Harry Styles trifft auf Regenbogenlichter wie bei Coldplay – bloß in klein
Aber auch wenn die koordiniert regenbogenfarbenen Lichter im Publikum bloß wie eine Anverwandlung einer um vieles mächtigeren Coldplay-Inszenierung wirken: Genau damit ist dieser Harry Styles selbst der passende Star in dieser Zeit. War ja auch der erste Mann auf dem Titel der „Vogue“ und zwar im Kleid; zeigt sich in seiner auch nicht gerade erfolglosen Zusatzbeschäftigung als Schauspieler in der Rolle eines schwulen Polizisten in „My Policeman“ – wenn er auch seit einem anderen Dreh mit der zehn Jahre älteren Regisseurin Olivia Wilde ein Pärchen bildet, Kosename „WildeStyle“. Und nichts daran wirkt wie bloß zielgruppengemäße Image-Arbeit.

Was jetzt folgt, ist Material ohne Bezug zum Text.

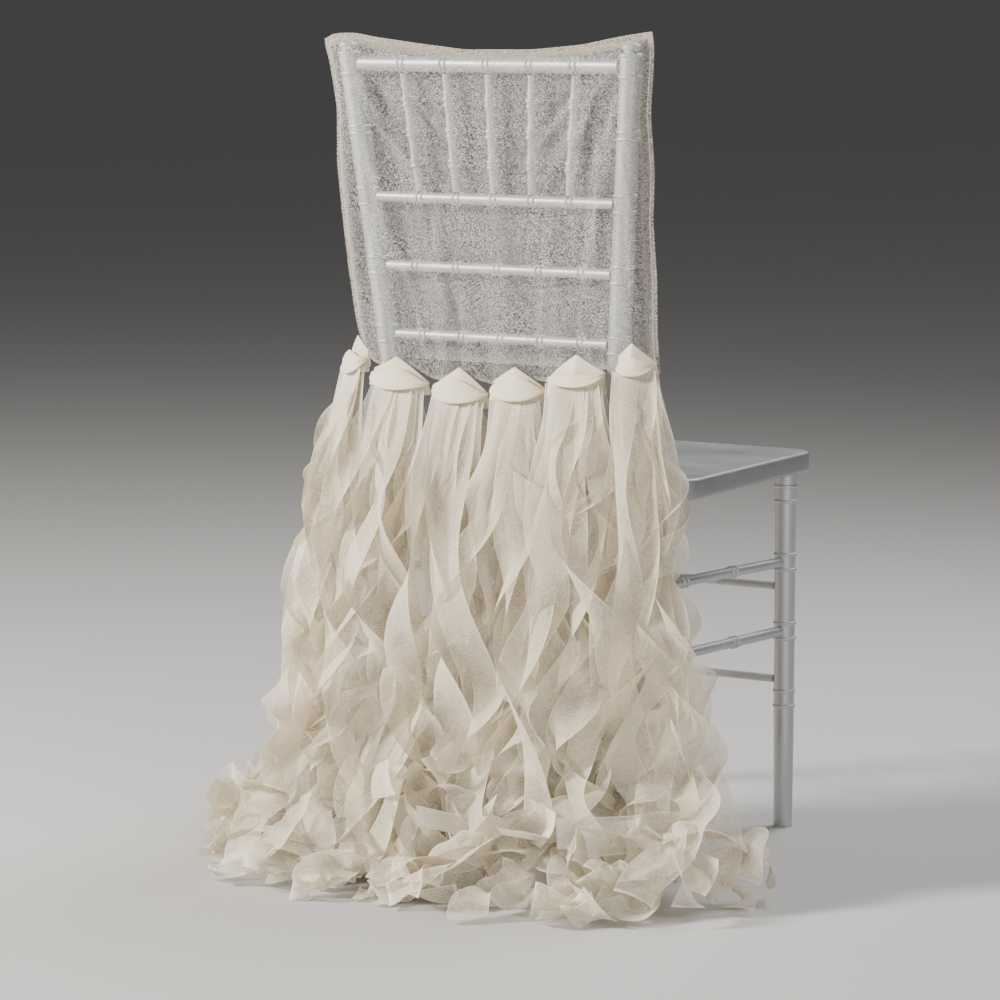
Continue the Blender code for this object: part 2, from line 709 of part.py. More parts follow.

Harry scheint einfach selbst Ausdruck dieses Zeitgeists zu sein, non-binär nagellackiert wie Thimothée Chalamet, auch mal beste Freundin wie Billie Eilish.

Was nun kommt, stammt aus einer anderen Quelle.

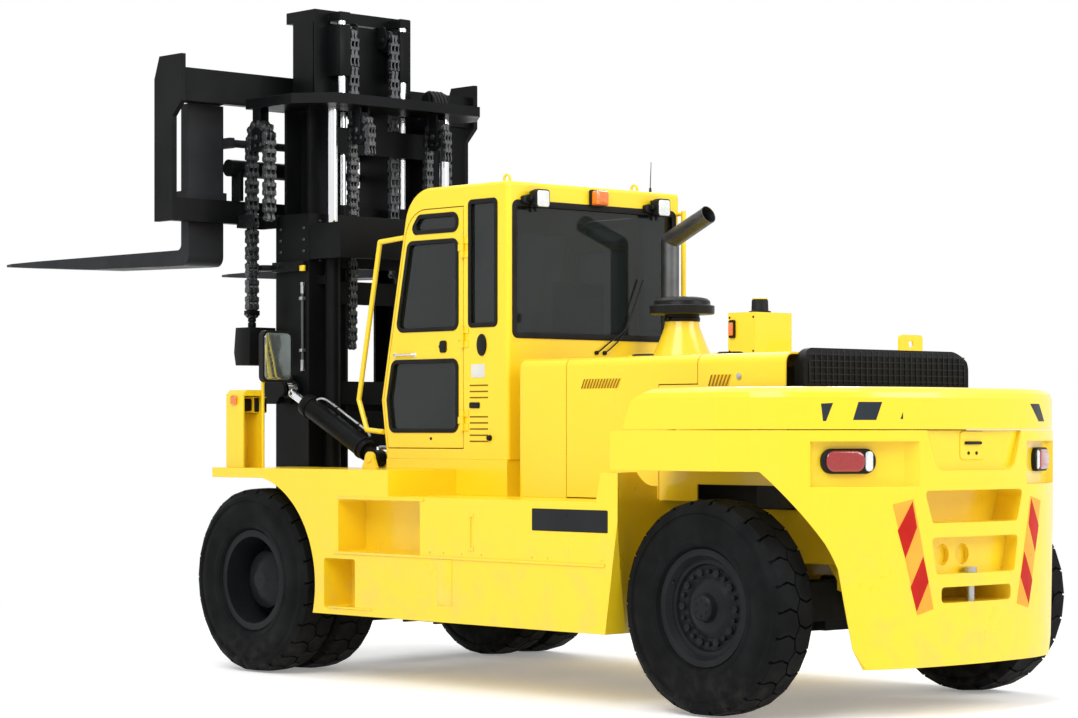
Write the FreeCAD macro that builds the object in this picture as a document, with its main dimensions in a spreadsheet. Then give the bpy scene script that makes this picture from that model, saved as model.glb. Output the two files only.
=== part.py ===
import FreeCAD, Part
import math
import os
import Sketcher

# Heavy counterbalanced forklift truck, diesel, about 18 t lift, twin front tyres, three-stage mast.
# Frame: forks towards -Y, counterweight towards +Y, the machine's left towards +X, ground at Z = 0.
# Every length is in millimetres. Sizes live in the sheet named "sizes".

V = FreeCAD.Vector
doc = FreeCAD.newDocument("forklift")
sheet = doc.addObject("Spreadsheet::Sheet", "sizes")
SUB_PARTS = []


class Size:
    """A length together with the sheet formula that gives it."""

    def __init__(self, value, formula):
        self.value = float(value)
        self.formula = formula

    def join(self, other, sign, flip=False):
        other = as_size(other)
        a, b = (other, self) if flip else (self, other)
        if sign == "+":
            value = a.value + b.value
        elif sign == "-":
            value = a.value - b.value
        elif sign == "*":
            value = a.value * b.value
        else:
            value = a.value / b.value
        return Size(value, f"({a.formula} {sign} {b.formula})")

    def __add__(self, other):
        return self.join(other, "+")

    def __radd__(self, other):
        return self.join(other, "+", True)

    def __sub__(self, other):
        return self.join(other, "-")

    def __rsub__(self, other):
        return self.join(other, "-", True)

    def __mul__(self, other):
        return self.join(other, "*")

    def __rmul__(self, other):
        return self.join(other, "*", True)

    def __truediv__(self, other):
        return self.join(other, "/")

    def __neg__(self):
        return Size(-self.value, f"(0 - {self.formula})")


class Sizes:
    """The sheet's cells, one alias for each driving dimension."""

    def __init__(self):
        self.rows = {}

    def add(self, **values):
        for name, value in values.items():
            row = len(self.rows) + 1
            sheet.set(f"A{row}", f"'{name}")
            sheet.set(f"B{row}", f"{value:g}")
            sheet.setAlias(f"B{row}", name)
            self.rows[name] = Size(value, f"sizes.{name}")

    def __getattr__(self, name):
        return self.rows[name]


S = Sizes()


def as_size(number):
    if isinstance(number, Size):
        return number
    return Size(number, f"{float(number):.9g}" if number >= 0 else f"(0 - {abs(float(number)):.9g})")


def value_of(number):
    return number.value if isinstance(number, Size) else float(number)


def bind(item, prop, number):
    """Sets a property to a size and ties it to the sheet."""
    if isinstance(number, Size):
        item.setExpression(prop, number.formula)


def place(item, x, y, z, rotation=None):
    item.Placement = FreeCAD.Placement(
        V(value_of(x), value_of(y), value_of(z)), rotation or FreeCAD.Rotation()
    )
    bind(item, ".Placement.Base.x", x)
    bind(item, ".Placement.Base.y", y)
    bind(item, ".Placement.Base.z", z)


def sub_part(item, label):
    """Makes an object one of the truck's pieces, under its own name."""
    item.Label = label
    SUB_PARTS.append(item)
    return item


# ---------------------------------------------------------------- sketches and features


def circle(x, y, radius):
    return ("circle", x, y, radius)


def rect(x0, y0, x1, y1):
    return [(x0, y0), (x1, y0), (x1, y1), (x0, y1)]


def rounded(points, radius):
    """Rounds every corner of an outline whose sides run along the two axes."""
    out = []
    count = len(points)
    for i, point in enumerate(points):
        before = points[i - 1]
        after = points[(i + 1) % count]
        px, py = value_of(point[0]), value_of(point[1])
        ux, uy = value_of(before[0]) - px, value_of(before[1]) - py
        wx, wy = value_of(after[0]) - px, value_of(after[1]) - py
        su = (math.copysign(1, ux) if abs(ux) > 1e-6 else 0, math.copysign(1, uy) if abs(uy) > 1e-6 else 0)
        sw = (math.copysign(1, wx) if abs(wx) > 1e-6 else 0, math.copysign(1, wy) if abs(wy) > 1e-6 else 0)
        turn = -ux * wy + uy * wx
        out.append((point[0] + radius * su[0], point[1] + radius * su[1], radius if turn > 0 else -radius))
        out.append((point[0] + radius * sw[0], point[1] + radius * sw[1]))
    return out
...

Ist er also, diesmal den sehr fitten Körper in fliederpinker Lederhose und fliederpink-weiß-gestreiftem T-Shirt gewandet, nicht geradezu gemacht dafür, der Nächste zu sein im Superstar-Format, so professionell und versiert wie er auch auf der Bühne im Umgang mit den Massen wirkt, dabei so sehr auf die Musik selbst, so wenig auf Effektbrimborium setzend wie Ed Sheeran?
Die Musik ist wie Harry Styles: nett, charmant, stimmig - zu brav?
Die noch größte Ungewissheit an dieser großen Frage, dieser stillen Verheißung ist das Wesentliche, das eben in Ed aufscheint: das Songwriting, die Musik. Keine Frage zwar, dass der Zugabenblock mit seiner Solo-Durchbruchshymne „Sign of the Times“, dem Grammy-prämierten „Watermelon Sugar“, dem rockenden Fan-Liebling „Medicine“, mit „As it Was“ und „Kiwi“ absolut stadiontauglich wäre. Und keine Frage auch, dass die, die Harry lieben wirklich jedes einzelne seiner Lieder feiern.
Aber selbst in den für ein Superstar-Konzert schon ziemlich knappen 90 Minuten an diesem im Ablauf bei jeder Tourstation identischen Abend ist die Dichte der darüber hinaus popviralen Stücke längst nicht im Bereich eines Robbie Williams (dank Guy Chambers), von Coldplay oder Ed Sheeran. „Daylight“ oder „Keep Driving“ etwa, sogar der Schwung zum Finale vor den Zugaben hin mit „Late Night Talking“ und auch dem Justin-Bieber-haften „Love of my Life“ – das ist halt nett und charmant, wurzelnd in den 90ern, mit mal ein bisschen Disco, mal mehr Rock, mal Ballade. Nicht besonders aufregend, eigentlich überhaupt nicht besonders.
Für solche Fan-Liebes-Abende, in denen auf begrenztem Raum nicht genug Platz für all die Liebe ist, wie an diesem Montag, wird es sicher weiter reichen, wenn Harry, wie nun versprochen, nicht erst nach vier Jahren wiederkommt. In den USA füllt er Hallen bereits in Serien, den New Yorker Madison Square Garden in New York allein an 15 Terminen! Aber das Riesenoval dieses Stadions in München, in dem man sich etwa „Sign of the Times“ wie einst Robbies „Angels“ nur allzu gut vorstellen mag: Ob es weiter dunkel und still bleiben wird? Vielleicht würde Harry Styles es gerade damit richtig machen – und, sensationalle für einen Popstar seine Grenzen kennen.